15. The circuit breaker of claim 11 wherein said post portion extends from said stabilizing portion a distance; wherein said stabilizing portion has a thickness; and wherein the distance is at least 2.5 times the thickness.

16. A circuit breaker comprising:

a base;

a bimetal; and

a fastening assembly comprising:

a heater element coupled to said bimetal and said base, and

a plurality of fastening members comprising a nut and a coupling member coupled to said nut, said nut being disposed between said heater element and said bimetal, said coupling member extending through said heater element and into said nut in order to minimize movement of said heater element with respect to said base,

wherein said coupling member is a screw; wherein said screw comprises a head portion and a threaded portion extending from said head portion; wherein said heater element is disposed between said head portion and said nut; wherein said plurality of fastening members further comprises a plate member having a first surface and a second surface opposite and parallel to said first surface; wherein said first surface engages said heater element; and wherein said second surface engages said head portion of said screw.

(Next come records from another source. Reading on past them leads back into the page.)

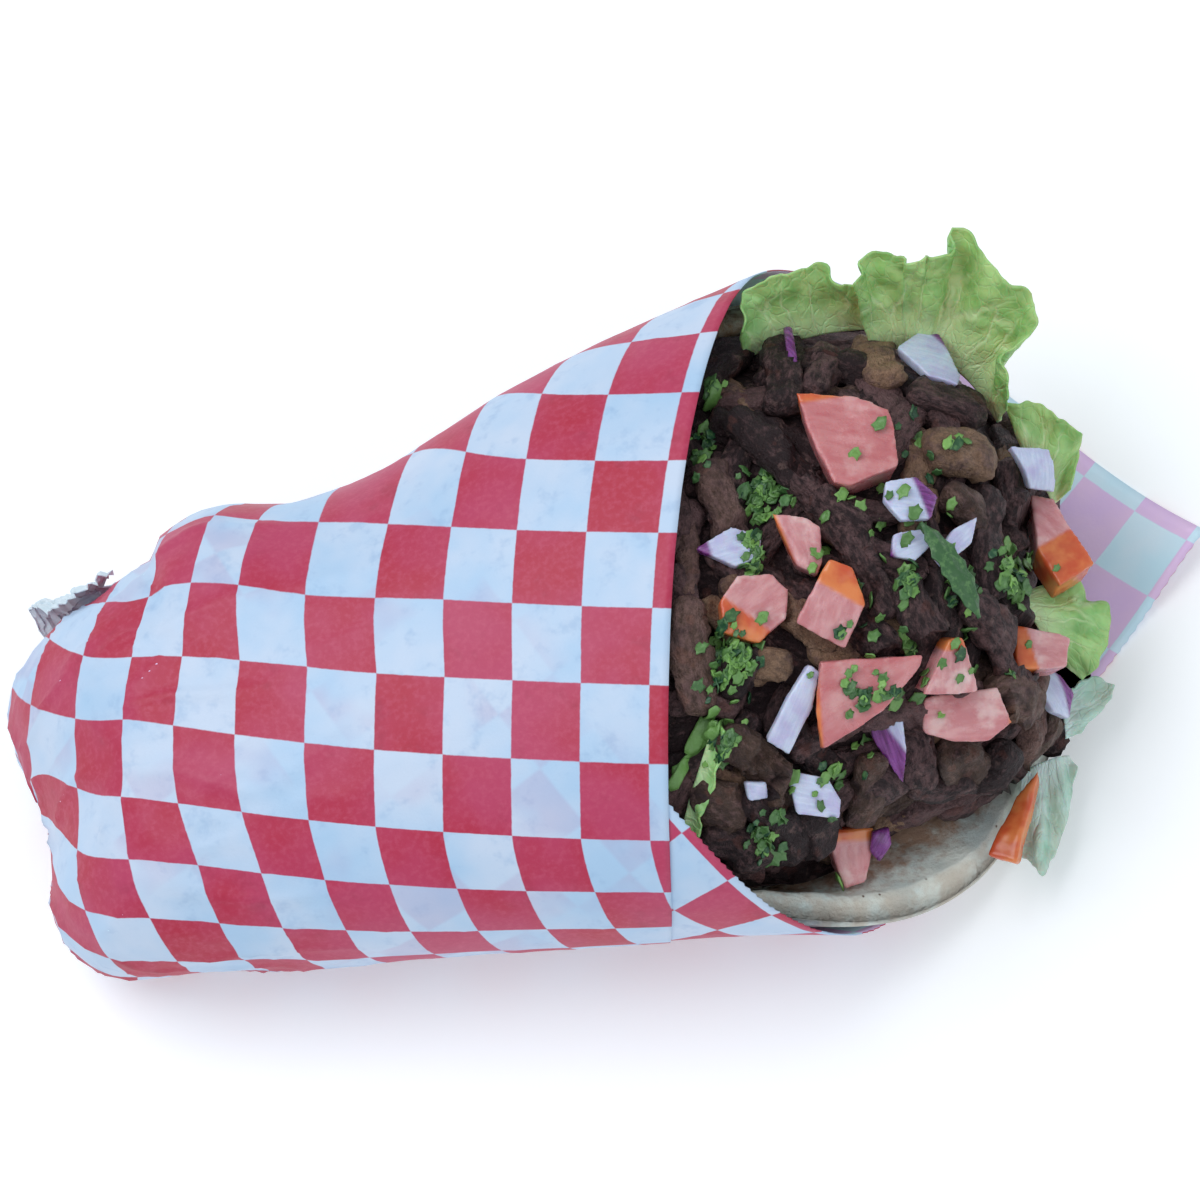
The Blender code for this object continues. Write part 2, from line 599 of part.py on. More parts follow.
def make_toppings(collection, rooms):
    """Every loose topping, and for each a slightly larger copy that clears its seat in the beef."""
    for growth, owner, end in ((0.0, collection, ""), (2.5 * GAP, rooms, "_room")):
        for number, (name, x, y, size, taper, yaw, tilt, sink) in enumerate(TOMATOES):
            bm = tomato_chunk(size, taper, number * 3.1, growth)
            chunk = object_of(bm, name + end, owner, ("tomato", TOMATO))
            chunk.matrix_world = on_heap(x, y, sink - size[2] * 0.2, yaw, tilt)
        for name, x, y, size, curl, skew, yaw, tilt, sink in ONIONS:
            petal = object_of(onion_petal(size, curl, skew, growth), name + end, owner, ("onion", ONION))
            add_thickness(petal, size[2] + growth, 0.0)
            petal.matrix_world = on_heap(x, y, sink - size[2] * 0.4, yaw, tilt)
        for row in LEAVES:
            name, bm = leaf_sheet(row, growth)
            leaf = object_of(bm, name + end, owner, ("lettuce", LETTUCE))
            add_thickness(leaf, LEAF_THICKNESS + growth, 0.0)
        for name, x, y, size, yaw, sink, arch in HERBS:
            bm = herb_sheet((size[0] + growth, size[1] + growth), arch)
            herb = object_of(bm, name + end, owner, ("herb", HERB))
            add_thickness(herb, HERB_THICKNESS + growth, 0.0)
            herb.matrix_world = on_heap(x, y, sink, yaw)


def main():
    clear_scene()
    wrap = new_collection("beef_gyro_wrap")
    rooms = new_collection("rooms", hidden=True)
    make_paper(wrap)
    make_foil(wrap)
    make_bread(wrap)
    heap = make_beef(wrap)
    make_toppings(wrap, rooms)
    make_bread(rooms, "bread_room", growth=GAP)
    make_paper(rooms, "paper_room", growth=GAP)
    join_or_cut(heap, "DIFFERENCE", rooms)
    keep_largest_body(heap)


main()
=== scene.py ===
"""Looks of the beef gyro wrap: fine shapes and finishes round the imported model.

Lengths are millimetres until a mesh is made, with +Z up and +X out of the mouth. Tables marked
"picture" hold places in the 1200 x 1200 picture, and what they place is set down on what carries it.
"""

import math
import random

import bmesh
import bpy
import numpy as np
from mathutils import Euler, Matrix, Vector, noise
from mathutils.bvhtree import BVHTree


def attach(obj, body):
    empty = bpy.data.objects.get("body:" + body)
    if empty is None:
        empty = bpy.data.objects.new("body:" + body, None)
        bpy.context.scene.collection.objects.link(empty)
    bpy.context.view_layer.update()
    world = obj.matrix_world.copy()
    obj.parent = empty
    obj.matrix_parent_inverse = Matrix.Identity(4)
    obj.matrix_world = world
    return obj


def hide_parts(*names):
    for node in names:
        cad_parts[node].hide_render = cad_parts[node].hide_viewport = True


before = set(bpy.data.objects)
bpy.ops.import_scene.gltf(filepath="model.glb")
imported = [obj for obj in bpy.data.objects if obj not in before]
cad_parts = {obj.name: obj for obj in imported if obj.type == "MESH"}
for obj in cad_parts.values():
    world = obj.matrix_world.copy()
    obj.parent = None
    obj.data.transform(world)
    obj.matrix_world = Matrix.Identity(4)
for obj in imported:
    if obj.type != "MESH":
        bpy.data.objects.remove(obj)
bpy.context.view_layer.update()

MM = 0.001

# The roll, its sheet and its bread: the same values as in the model's source.
APEX_X = -340.0
HALF_WIDTH, HALF_HEIGHT, BELLY, SECTION_POWER = 0.169, 0.100, 0.106, 2.3
TAIL_START, TAIL_END, TAIL_DROOP, TAIL_SKEW, TAIL_SLIMMER = 251.0, 222.5, 0.40, 4.5, 0.22
WAIST_X, WAIST_LENGTH, WAIST = -44.0, 30.0, 7.5
FLARE_START, FLARE_END, FLARE = 345.0, 400.0, 0.42
CORNER = (455.0, 10.0)
EDGE_PULL = 6.5
FAR_EDGE_ANGLE, NEAR_EDGE_ANGLE = math.radians(132.5), math.radians(222.5)
LIFT_OF_CORNER = 9.0
BREAD_CENTRE, BREAD_RADIUS, BREAD_TURN = 336.0, 88.5, math.radians(1.0)
BREAD_THICKNESS, BREAD_INSET, HEAP_INSET = 6.0, 1.6, 9.2
HEAP_TOP, HEAP_FOOT, HEAP_START, HEAP_LENGTH = 62.0, 8.0, 10.0, 79.0
HEAP_FAR_WIDTH, HEAP_NEAR_WIDTH, MOUTH_EXTRA_WIDTH = 60.0, 44.0, 8.0
MOUTH_EXTRA_HEIGHT, FRONT_PULL, ROOF_INSET, STEEPEST = 4.0, 9.0, 5.0, 0.75

# The power by which the tail's width rounds off. Points in the table of the roll's section, points in
# half a section, and the part of the table from the underside to the side.
TAIL_POWER = 3.5
SECTION_SAMPLES, PROFILE_SAMPLES = 1441, 41
LOWER_QUARTER = slice(SECTION_SAMPLES // 2, SECTION_SAMPLES * 3 // 4 + 1)

# The sheet's own sizes here: its two layers lie one over the other where they overlap.
SHEET_THICKNESS = 0.24
OUTER_LAYER, UNDER_LAYER = 0.14, 0.58
CHECK = 12.7
CHECK_START_P, CHECK_START_Q = 2.0, 3.5
# Folds that run to the twist, the step at the shoulder, and how far the tail's near corner stands out.
SPOKES, SHOULDER_STEP, TAIL_CORNER = 13, 2.6, 3.5
# Columns of the mesh on each side of its front corner, its rows, the share of them at the tail, and the
# depth of the teeth that the cutter left on one edge.
NEAR_COLUMNS, FAR_COLUMNS, PAPER_ROWS, TAIL_ROWS_SHARE, TEETH = 230, 190, 94, 0.26, 0.45
# How far the near end reaches past the far side's edge, and the far end stops short of a full turn.
UNDER_THE_ROLL = math.radians(7.0), math.radians(6.0)
# A place off the print, for where no second layer lies under the first.
ONE_LAYER = (-50.0, 0.0, 0.0)
# How the print runs over the top, counted in checks: stretched there, and pulled askew at the tail.
TOP_FROM, TOP_TO, TOP_STRETCH, SIDE_SQUEEZE = 10.45, 19.25, 0.85, 1.14
# Then how its rows bend towards the tail, and where and by how much it is slack at the waist.
ROW_BEND, TAIL_BEND, TAIL_BEND_FROM = 0.0062, 0.35, 8.4
WAIST_ROW, WAIST_COLUMN, WAIST_SLACK = 15.3, 5.3, 0.51

# The picture's view: 70 degrees down, turned by 11.4 degrees.
VIEW_DOWN = math.radians(70.0)
VIEW_ROLL = math.radians(11.4)
# Pixels a millimetre, how far left of the picture the cone's tip would lie, and the row it would lie in.
PER_MM, TIP_LEFT, GROUND_LINE = 5.28, 1130, 1063
TO_CAMERA = Vector((0.0, -math.cos(VIEW_DOWN), math.sin(VIEW_DOWN)))


def smooth(low, high, value):
    """0 at low and 1 at high, which may be the smaller of the two."""
    t = np.clip((np.asarray(value, float) - low) / (high - low), 0.0, 1.0)
    return t * t * (3 - 2 * t)


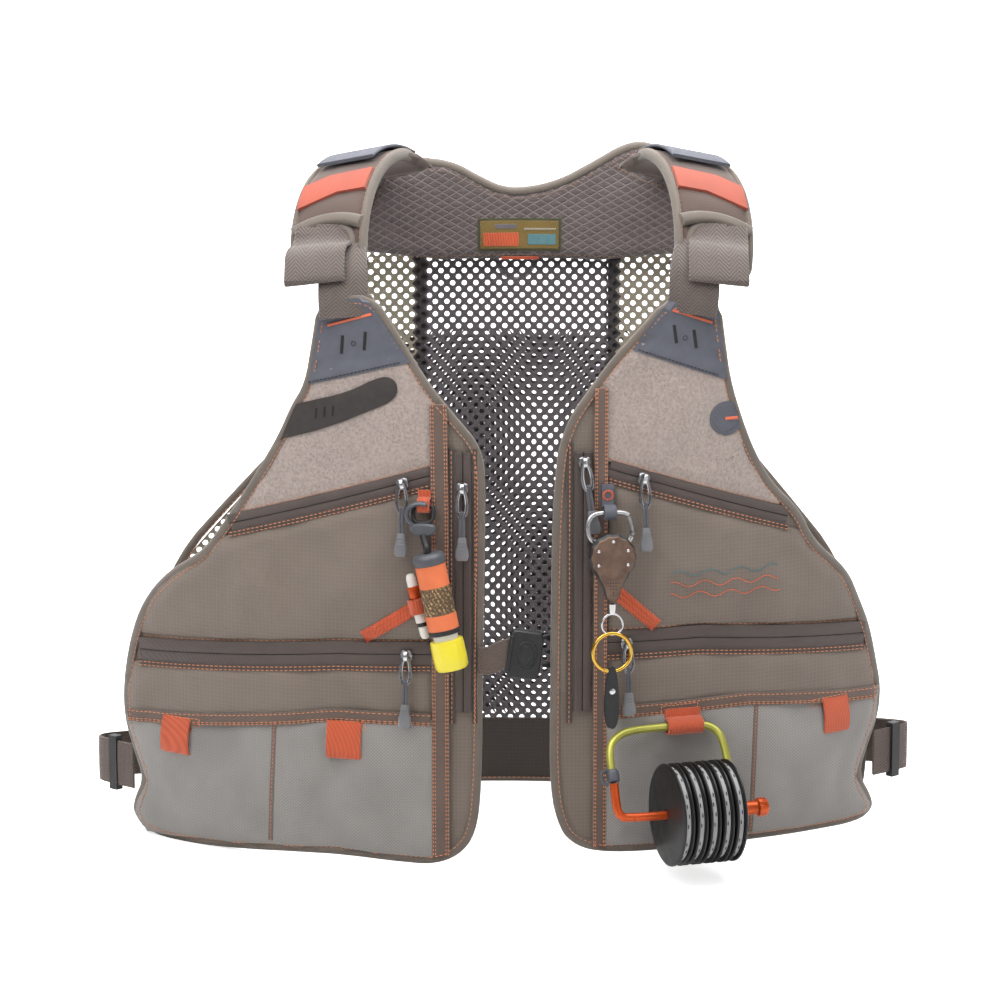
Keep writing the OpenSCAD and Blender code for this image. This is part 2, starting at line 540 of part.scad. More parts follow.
back_panel();
yoke();
hang_loop();
back_band();
shoulder_right();
shoulder_left();
shoulder_strips();
shoulder_straps();
side_webbing();
adjuster_right();
adjuster_left();
net_ring();
panel_right();
binding_right();
fleece_right();
hypalon_right();
tab_right();
chest_pocket_right();
lower_pocket_right();
mesh_pocket_right();
zips_right();
tape_right();
loops_right();
buckle_right();
slider_chest_right();
pull_chest_right();
slider_mid_right();
pull_mid_right();
slider_side_right();
floatant_clip();
floatant_sleeve();
floatant_bottle();
floatant_tube();
panel_left();
binding_left();
fleece_left();
hypalon_left();
chest_pocket_left();
lower_pocket_left();
mesh_pocket_left();
zips_left();
tape_left();
loops_left();
buckle_left();
slider_chest_left();
pull_chest_left();
slider_mid_left();
pull_mid_left();
slider_side_left();
carabiner();
carabiner_gate();
retractor_reel();
retractor_fob();
tippet_frame();
tippet_bar();
spool_1();
spool_2();
spool_3();
spool_4();
spool_5();
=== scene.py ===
"""Looks of the fishing vest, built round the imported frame.

Lengths are in millimetres in the vest's own system, x across, y to the back, z up from the hem.
V() turns them into the frame's metres.
"""
import math
import random

import bpy
import numpy as np
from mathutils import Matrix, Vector, noise
from mathutils.bvhtree import BVHTree
from mathutils.geometry import delaunay_2d_cdt


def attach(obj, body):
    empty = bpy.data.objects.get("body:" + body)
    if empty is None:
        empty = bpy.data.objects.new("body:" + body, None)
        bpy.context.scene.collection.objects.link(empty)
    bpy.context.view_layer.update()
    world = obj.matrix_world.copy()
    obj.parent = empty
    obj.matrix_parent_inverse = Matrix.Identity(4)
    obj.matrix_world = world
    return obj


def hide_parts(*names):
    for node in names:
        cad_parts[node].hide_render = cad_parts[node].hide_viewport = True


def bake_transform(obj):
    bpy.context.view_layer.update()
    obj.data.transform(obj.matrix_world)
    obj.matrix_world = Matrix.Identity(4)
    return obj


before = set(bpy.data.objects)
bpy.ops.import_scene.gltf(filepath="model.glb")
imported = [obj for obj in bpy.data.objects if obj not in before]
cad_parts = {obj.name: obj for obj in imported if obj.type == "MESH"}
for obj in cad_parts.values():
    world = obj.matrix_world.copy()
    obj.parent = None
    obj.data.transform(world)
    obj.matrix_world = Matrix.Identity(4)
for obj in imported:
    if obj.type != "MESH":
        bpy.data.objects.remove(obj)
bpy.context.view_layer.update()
random.seed(7)

HANG = (10, 122, 447)  # the hang loop, which is the frame's origin
AXIS_Y = 280  # the fronts are wrapped on an upright axis here
R0, R1, R2 = 400, 404, 405.5  # base cloth, pocket and mesh pocket
COLLAR_X, COLLAR_Y, COLLAR_R = 14, -60, 168  # the collar's upright axis and its radius


def V(p):
    """A place in the vest's millimetres as the frame's metres."""
    return Vector(((p[0] - HANG[0]) / 1000, (p[1] - HANG[1]) / 1000, (p[2] - HANG[2]) / 1000))


# ---------------------------------------------------------------- outlines, (x, z) from the front
EDGE = {
    "right": [
        (-129, 397), (-134, 366), (-139, 338), (-149, 322), (-158, 301), (-175, 272), (-202, 230),
        (-216, 211), (-243, 193), (-263, 168), (-274, 138), (-280, 104), (-280, 77), (-272, 53),
        (-265, 34), (-273, 16), (-274, 6), (-262, -7), (-216, -7), (-170, -3), (-118, 0), (-73, -3),
        (-50, -4), (-31, 3), (-19, 19), (-15, 52), (-14, 146), (-12, 264), (-13, 287), (-18, 301),
        (-29, 314), (-50, 339), (-72, 375), (-91, 405)],
    "left": [
        (152, 396), (156, 367), (160, 340), (169, 311), (178, 288), (191, 264), (213, 242),
        (223, 219), (250, 194), (261, 168), (269, 148), (275, 120), (279, 100), (277, 79), (269, 59),
        (262, 38), (274, 16), (273, 8), (262, 2), (226, 3), (165, 4), (98, 3), (65, 5), (50, 11),
        (40, 22), (33, 51), (33, 116), (34, 238), (37, 286), (40, 301), (47, 319), (59, 336),
        (75, 358), (95, 379), (114, 400)],
}
BINDING_W = 7
BACK_EDGE = [
    (-104, 405), (-112, 360), (-130, 318), (-160, 272), (-206, 226), (-240, 190), (-258, 140),
    (-262, 80), (-262, 30), (-256, 2), (-230, -4), (0, -4), (235, -4), (262, 2), (268, 30), (268, 80),
    (262, 140), (246, 190), (216, 226), (176, 272), (150, 318), (136, 360), (128, 405)]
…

17. A method of assembling a circuit breaker comprising the steps of:

providing said circuit breaker with a base, a bimetal, and a fastening assembly, said fastening assembly comprising a heater element coupled to said bimetal and said base, and a plurality of fastening members comprising a nut and a coupling member;

disposing said nut between said heater element and said bimetal; and

extending said coupling member through said heater element and into said nut in order to minimize movement of said heater element with respect to said base,

wherein said nut comprises a stabilizing portion and a post portion extending outwardly from said stabilizing portion and away from said bimetal.

18. The method of claim 17 wherein said coupling member is a screw; and wherein the method further comprises the step of:

screwing said screw into said nut, said nut engaging said base during the screwing step in order to prevent rotation of said nut.